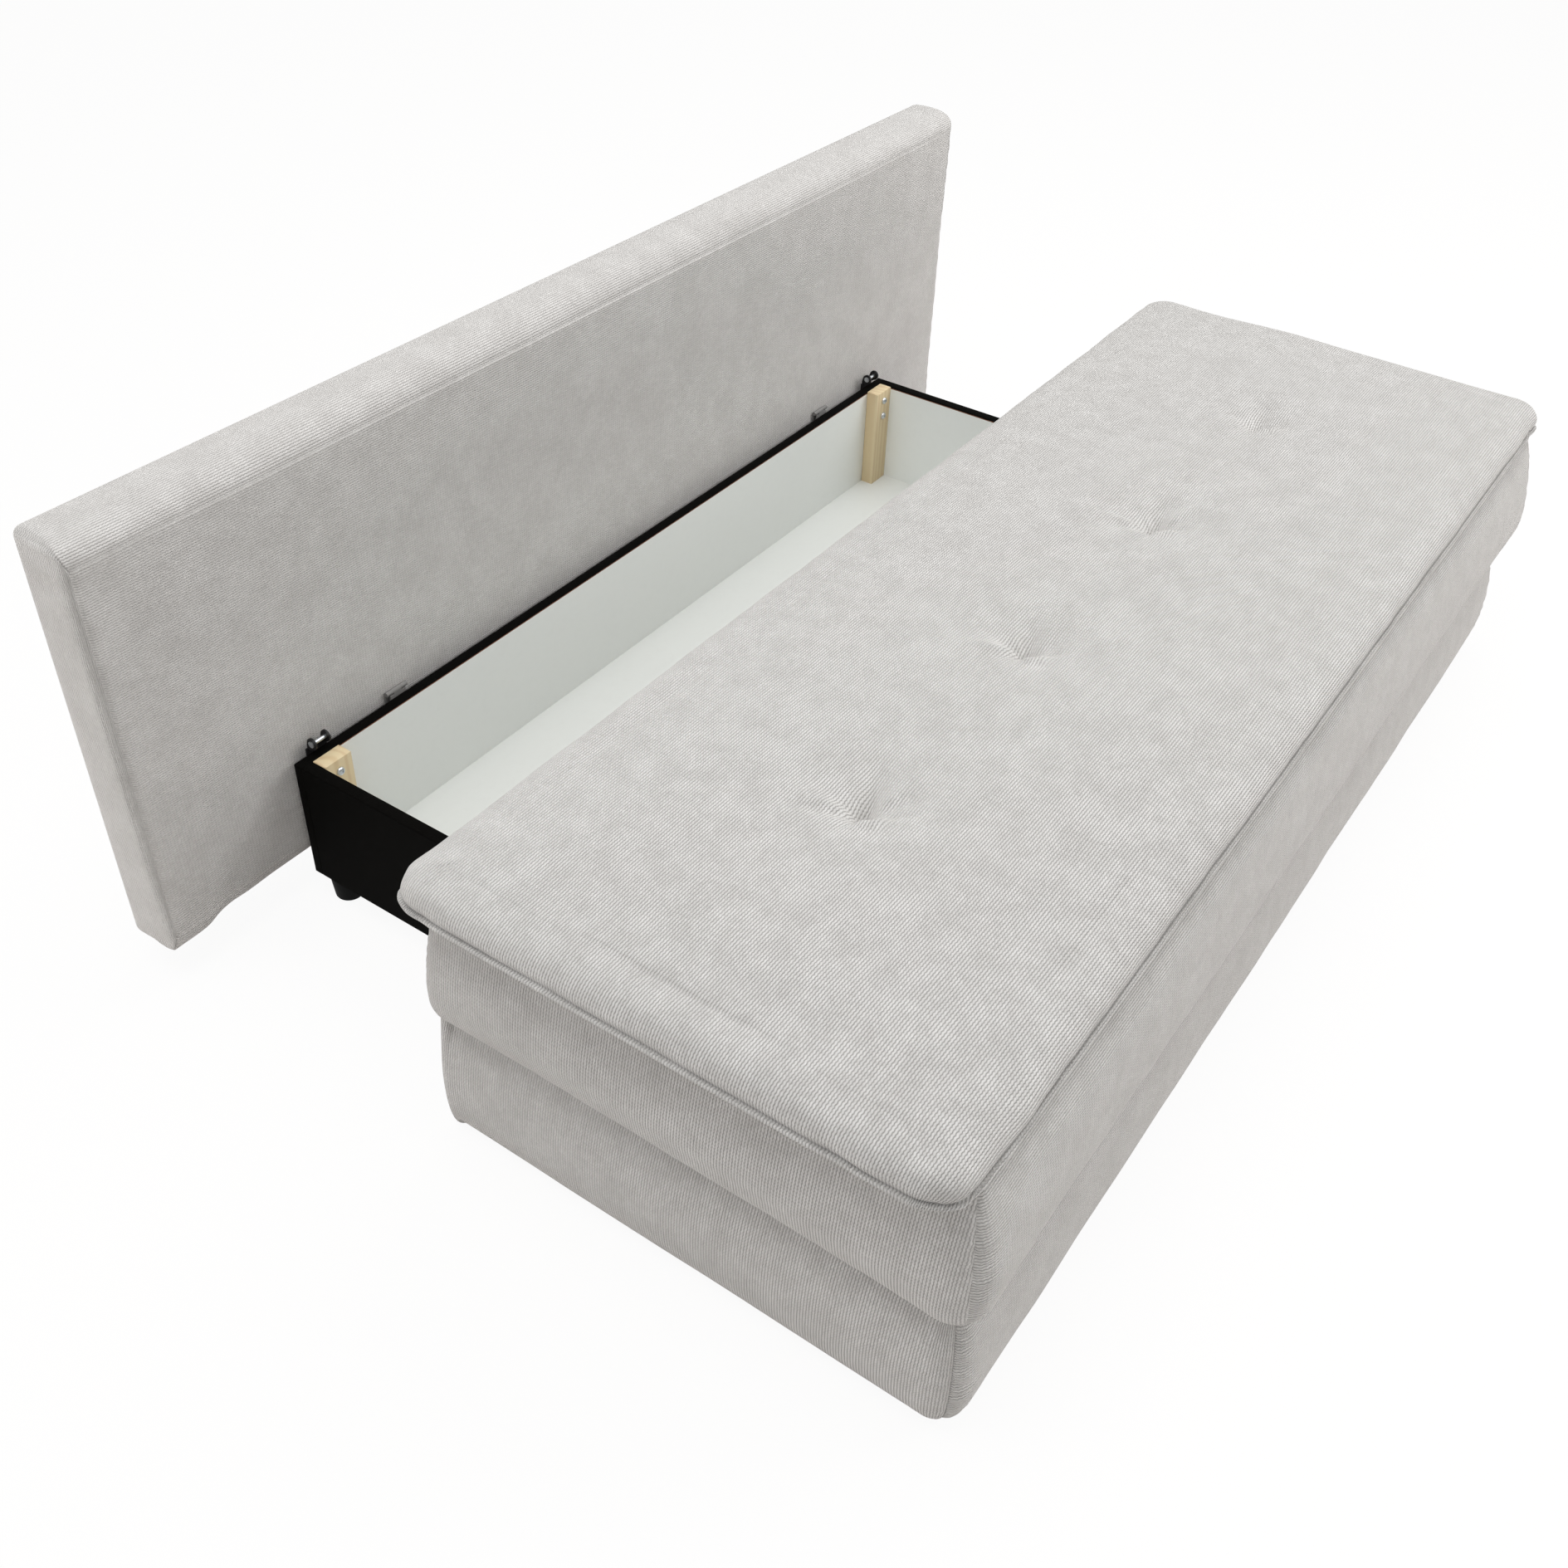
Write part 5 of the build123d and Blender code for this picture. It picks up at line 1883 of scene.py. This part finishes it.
class CopyTree(Graph):
    """A Geometry Nodes tree that lays copies of a shape on points."""

    def __init__(self, name: str, inputs: dict[str, tuple]) -> None:
        """Start the tree with its named inputs.

        Args:
            name: The tree's name.
            inputs: Socket type and value of each input, by name.
        """
        super().__init__(bpy.data.node_groups.new(name, "GeometryNodeTree"))
        sockets = self.tree.interface
        sockets.new_socket("Geometry", in_out="INPUT", socket_type="NodeSocketGeometry")
        self.values = {}
        for label, (kind, value) in inputs.items():
            socket = sockets.new_socket(label, in_out="INPUT", socket_type=kind)
            self.values[socket.identifier] = value
        sockets.new_socket("Geometry", in_out="OUTPUT", socket_type="NodeSocketGeometry")
        self.given = self.node("NodeGroupInput").outputs

    def lay(self, copies: dict, material: bpy.types.Material) -> None:
        """Copy a shape to every point and turn the copies into real faces.

        Args:
            copies: The points, the shape, and its rotation and scale, by the node's input.
            material: The copies' material.
        """
        laid = self.node("GeometryNodeInstanceOnPoints", copies)
        real = self.node("GeometryNodeRealizeInstances", {"Geometry": laid.outputs[0]})
        painted = self.node("GeometryNodeSetMaterial", {"Geometry": real.outputs[0], "Material": material})
        self.node("NodeGroupOutput", {0: painted.outputs[0]})

    def plain_piece(self, name: str, holder: bpy.types.Object) -> bpy.types.Object:
        """Run the tree on an object and keep the result as a plain mesh object.

        Args:
            name: The new piece's name.
            holder: The object with the points, which is removed.

        Returns:
            The plain piece.
        """
        modifier = holder.modifiers.new("copies", "NODES")
        modifier.node_group = self.tree
        for identifier, value in self.values.items():
            modifier[identifier] = value
        shape = holder.evaluated_get(bpy.context.evaluated_depsgraph_get())
        mesh = bpy.data.meshes.new_from_object(shape)
        mesh.name = name
        bpy.data.objects.remove(holder)
        return add_object(name, mesh)


def scatter(name: str, shape: bpy.types.Mesh, places: list[tuple], turns: list[float],
            material: bpy.types.Material) -> bpy.types.Object:
    """Repeat a shape at places with Geometry Nodes, and keep the result as one plain mesh.

    Args:
        name: The new piece's name.
        shape: The mesh to repeat.
        places: Where each copy stands.
        turns: How far each copy is turned about X.
        material: The copies' material.

    Returns:
        The piece.
    """
    source = bpy.data.objects.new(f"{name}_shape", shape)
    cloud = bpy.data.meshes.new(f"{name}_places")
    cloud.from_pydata(places, [], [])
    cloud.attributes.new("turn", "FLOAT", "POINT").data.foreach_set("value", turns)
    holder = add_object(f"{name}_places", cloud)
    g = CopyTree(f"{name}_repeat", {
        "Shape": ("NodeSocketObject", source), "Size": ("NodeSocketFloat", 1.0),
    })
    info = g.node("GeometryNodeObjectInfo", {"Object": g.given["Shape"]})
    turn = g.node("GeometryNodeInputNamedAttribute", {"Name": "turn"}, data_type="FLOAT")
    angles = g.node("ShaderNodeCombineXYZ", {"X": turn.outputs["Attribute"]})
    g.lay({
        "Points": g.given["Geometry"], "Instance": info.outputs["Geometry"],
        "Rotation": angles.outputs[0], "Scale": g.given["Size"],
    }, material)
    piece = g.plain_piece(name, holder)
    bpy.data.objects.remove(source)
    return piece


def stitch_row(name: str, routes: list[np.ndarray], step: float,
               material: bpy.types.Material) -> bpy.types.Object:
    """Lay a row of short stitches along each route with Geometry Nodes, kept as one plain mesh.

    Args:
        name: The new piece's name.
        routes: The points of each row.
        step: From one stitch to the next.
        material: The thread.

    Returns:
        The piece.
    """
    curve = bpy.data.curves.new(f"{name}_route", "CURVE")
    curve.dimensions = "3D"
    for route in routes:
        spline = curve.splines.new("POLY")
        spline.points.add(len(route) - 1)
        spline.points.foreach_set("co", np.column_stack([route, np.ones(len(route))]).ravel())
    holder = add_object(f"{name}_route", curve)
    sizes = {"Step": step, "Length": step * STITCH_SHARE, "Radius": THREAD_RADIUS}
    g = CopyTree(f"{name}_rows", {label: ("NodeSocketFloat", size) for label, size in sizes.items()})
    path = {"Curve": g.given["Geometry"], "Length": g.given["Step"]}
    spots = g.node("GeometryNodeCurveToPoints", path, mode="LENGTH")
    ball = g.node("GeometryNodeMeshUVSphere", {"Segments": 6, "Rings": 4, "Radius": 0.5})
    wide = g.maths("MULTIPLY", g.given["Radius"], 2.0)
    size = g.node("ShaderNodeCombineXYZ", {"X": wide, "Y": wide, "Z": g.given["Length"]})
    g.lay({
        "Points": spots.outputs["Points"], "Instance": ball.outputs["Mesh"],
        "Rotation": spots.outputs["Rotation"], "Scale": size.outputs[0],
    }, material)
    return g.plain_piece(name, holder)


# Carried-over nodes


@dataclass
class CarriedNodes:
    """The CAD nodes whose shapes stay, each with a better finish."""

    finishes: Finishes

    def table(self) -> dict[str, bpy.types.Material]:
        """Which finish each node takes.

        Returns:
            The material of each node, by the node's name.
        """
        f = self.finishes
        groups = (
            (f.floor_board, ("box_floor",)),
            (f.pine_deep, ("floor_battens", "guide_runners", "deck_cross_rails", "seat_left_board",
                           "seat_right_board")),
            (f.pine_long, ("backrest_rails", "seat_front_board", "deck_rails", "stop_blocks")),
            (f.pine_up, ("backrest_stiles", "hinge_screw_blocks")),
            (f.plywood, ("seat_deck",)),
            (f.foam, ("mattress_core",)),
            (f.steel, ("catch_brackets", "strap_guides", "seat_hooks")),
            (f.grey_steel, ("lift_straps", "hinge_leaves", "hinge_pins")),
            (f.zinc, ("foot_screws", "catch_pins", "catch_screws", "guide_stop_pins", "guide_screws",
                      "hinge_screws", "castor_brackets", "castor_axles", "castor_screws")),
            (f.rubber, ("backrest_buffers", "closing_bumpers")),
            (f.wheel, ("wheel_rear_right", "wheel_rear_left", "wheel_front_right", "wheel_front_left")),
        )
        return {node: material for material, nodes in groups for node in nodes}

    def dress(self) -> None:
        """Give every carried-over node its finish."""
        for node, material in self.table().items():
            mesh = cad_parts[node].data
            mesh.materials.clear()
            mesh.materials.append(material)


# Studio


@dataclass(frozen=True)
class Lamp:
    """A square soft lamp, aimed at a point."""

    name: str
    place: tuple
    target: tuple
    size: float
    power: float

    def build(self) -> None:
        """Hang the lamp."""
        data = bpy.data.lights.new(self.name, "AREA")
        data.shape, data.size, data.energy = "SQUARE", self.size, self.power
        lamp = add_object(self.name, data)
        lamp.location = self.place
        aim = Vector(self.target) - Vector(self.place)
        lamp.rotation_euler = aim.to_track_quat("-Z", "Y").to_euler()


@dataclass(frozen=True)
class Studio:
    """A white floor and backdrop, soft light and the photograph's camera."""

    place: tuple = (-1.8255, -0.9546, 1.6751)
    yaw: float = 0.9925
    pitch: float = 0.6956
    roll: float = 0.0422
    lens: float = 37.01
    sensor: float = 36.0
    zenith: float = 0.70
    horizon: float = 0.0
    floor_half: float = 14.0
    floor_colour: tuple = rgb(0.95, 0.915, 0.89)
    floor_whiteness: float = 0.93

    # Above on the right, in front on the right, above on the left, and low behind on the left.
    lamps = (
        Lamp("top_lamp", (1.7, 0.0, 3.3), (0.2, -0.2, 0.3), 2.2, 33.0),
        Lamp("front_lamp", (3.3, -3.8, 2.6), (0.4, 0.0, 0.3), 2.6, 102.0),
        Lamp("side_lamp", (-1.5, 0.3, 4.4), (-0.4, 0.1, 0.35), 2.0, 64.0),
        Lamp("rear_lamp", (-3.2, 2.3, 0.9), (-1.0, 0.6, 0.4), 1.2, 15.0),
    )

    def camera(self) -> None:
        """Place the camera as it stood for the photograph."""
        data = bpy.data.cameras.new("photo_camera")
        data.lens, data.sensor_width = self.lens, self.sensor
        data.clip_start, data.clip_end = 0.05, 60.0
        camera = add_object("photo_camera", data)
        ahead = Vector((math.sin(self.yaw) * math.cos(self.pitch), math.cos(self.yaw) * math.cos(self.pitch),
                        -math.sin(self.pitch)))
        level = Vector((math.cos(self.yaw), -math.sin(self.yaw), 0))
        above = level.cross(ahead)
        right = math.cos(self.roll) * level + math.sin(self.roll) * above
        up = -math.sin(self.roll) * level + math.cos(self.roll) * above
        turn = Matrix((right, up, -ahead)).transposed().to_4x4()
        camera.matrix_world = Matrix.Translation(self.place) @ turn
        bpy.context.scene.camera = camera

    def world(self) -> None:
        """Light from all round, seen as white by the camera."""
        world = bpy.data.worlds.new("studio")
        world.use_nodes = True
        bpy.context.scene.world = world
        g, nodes = Graph(world.node_tree), world.node_tree.nodes
        way = g.node("ShaderNodeSeparateXYZ", {0: g.place("Generated")})
        glow = g.ramp(way.outputs[2], 0.0, 0.8, self.horizon, self.zenith)
        lit = nodes["Background"]
        g.fill(lit, {"Color": rgb(1, 1, 1), "Strength": glow})
        white = g.node("ShaderNodeBackground", {"Color": rgb(1, 1, 1), "Strength": 1.0})
        mix = g.node("ShaderNodeMixShader", {0: g.seen(), 1: lit.outputs[0], 2: white.outputs[0]})
        g.fill(nodes["World Output"], {0: mix.outputs[0]})

    def floor(self) -> None:
        """A wide pale floor that keeps a faint shadow."""
        made = bmesh.new()
        bmesh.ops.create_grid(made, x_segments=8, y_segments=8, size=self.floor_half)
        material, g, shader = start_material("studio_floor")
        g.fill(shader, {"Base Color": self.floor_colour, "Roughness": 0.9, "Specular IOR Level": 0.1})
        white = g.node("ShaderNodeEmission", {"Color": rgb(1, 1, 1), "Strength": 1.0})
        share = g.maths("MULTIPLY", g.seen(), self.floor_whiteness)
        mix = g.node("ShaderNodeMixShader", {0: share, 1: shader.outputs[0], 2: white.outputs[0]})
        g.fill(g.tree.nodes["Material Output"], {0: mix.outputs[0]})
        floor = piece_from_bmesh("studio_floor", made, [material])

    def build(self) -> None:
        """Set the whole studio up."""
        self.camera()
        self.world()
        self.floor()
        for lamp in self.lamps:
            lamp.build()
        bpy.context.scene.view_settings.view_transform = "Standard"


def main() -> None:
    """Build and dress the sofa bed, piece by piece."""
    logging.basicConfig(level=logging.INFO, format="%(message)s")
    Studio().build()
    finishes = Finishes()
    CarriedNodes(finishes).dress()
    StorageBox(finishes).build()
    LOG.info("storage box dressed")
    Topper(finishes, *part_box("topper_cover")).build()
    LOG.info("topper made")
    Mattress(finishes, *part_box("mattress_cover")).build()
    LOG.info("mattress layer made")
    BasePads(finishes).build()
    LOG.info("base pads made")
    Backrest(finishes, *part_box("backrest_cover")).build()
    LOG.info("backrest made")


if __name__ == "__main__":
    main()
· · · ·
Quote exactly the lines running from the start of the listing above through the line where "its named inputs." is found, and output no other lines.

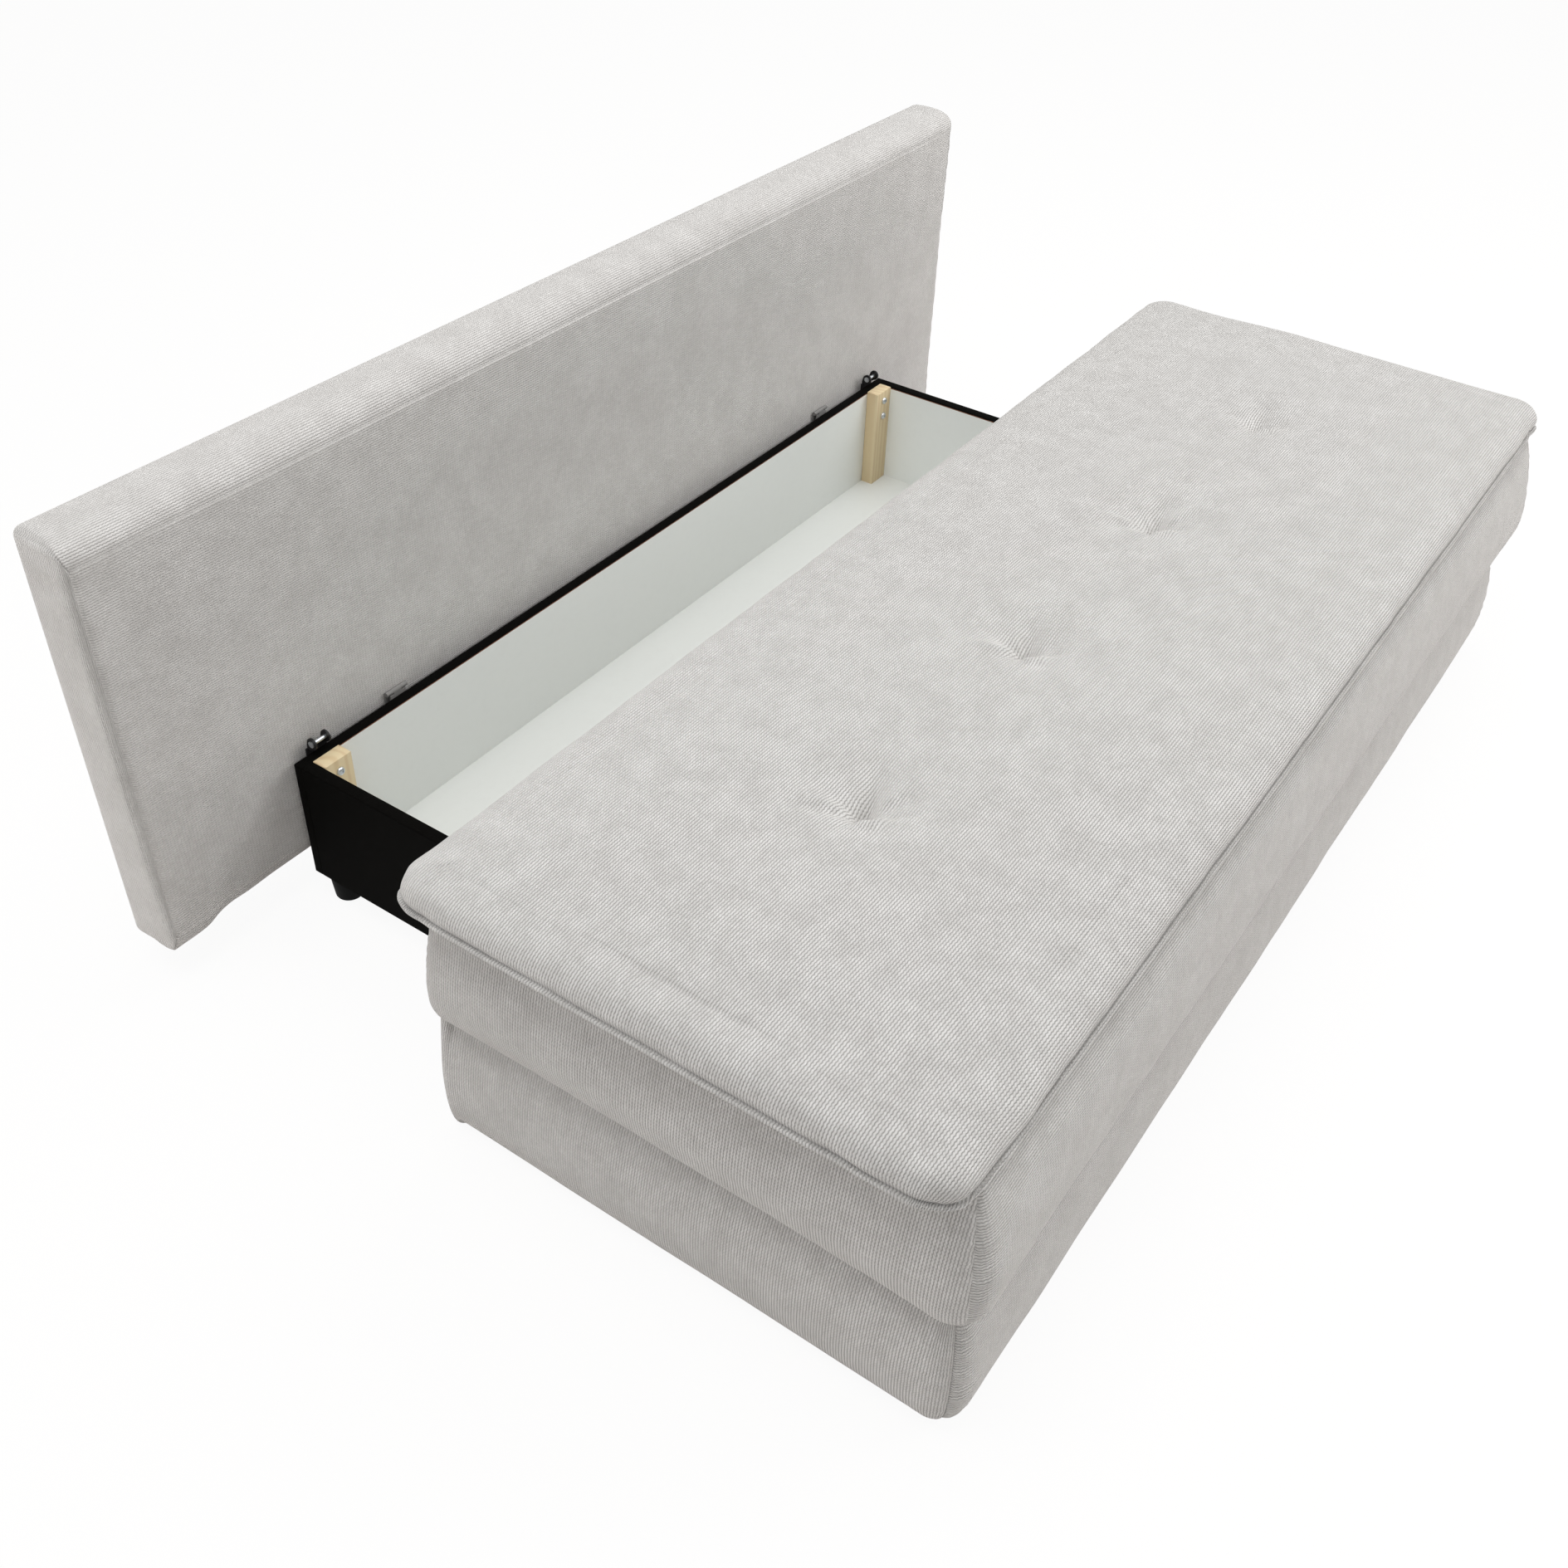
Write part 5 of the build123d and Blender code for this picture. It picks up at line 1883 of scene.py. This part finishes it.
class CopyTree(Graph):
    """A Geometry Nodes tree that lays copies of a shape on points."""

    def __init__(self, name: str, inputs: dict[str, tuple]) -> None:
        """Start the tree with its named inputs.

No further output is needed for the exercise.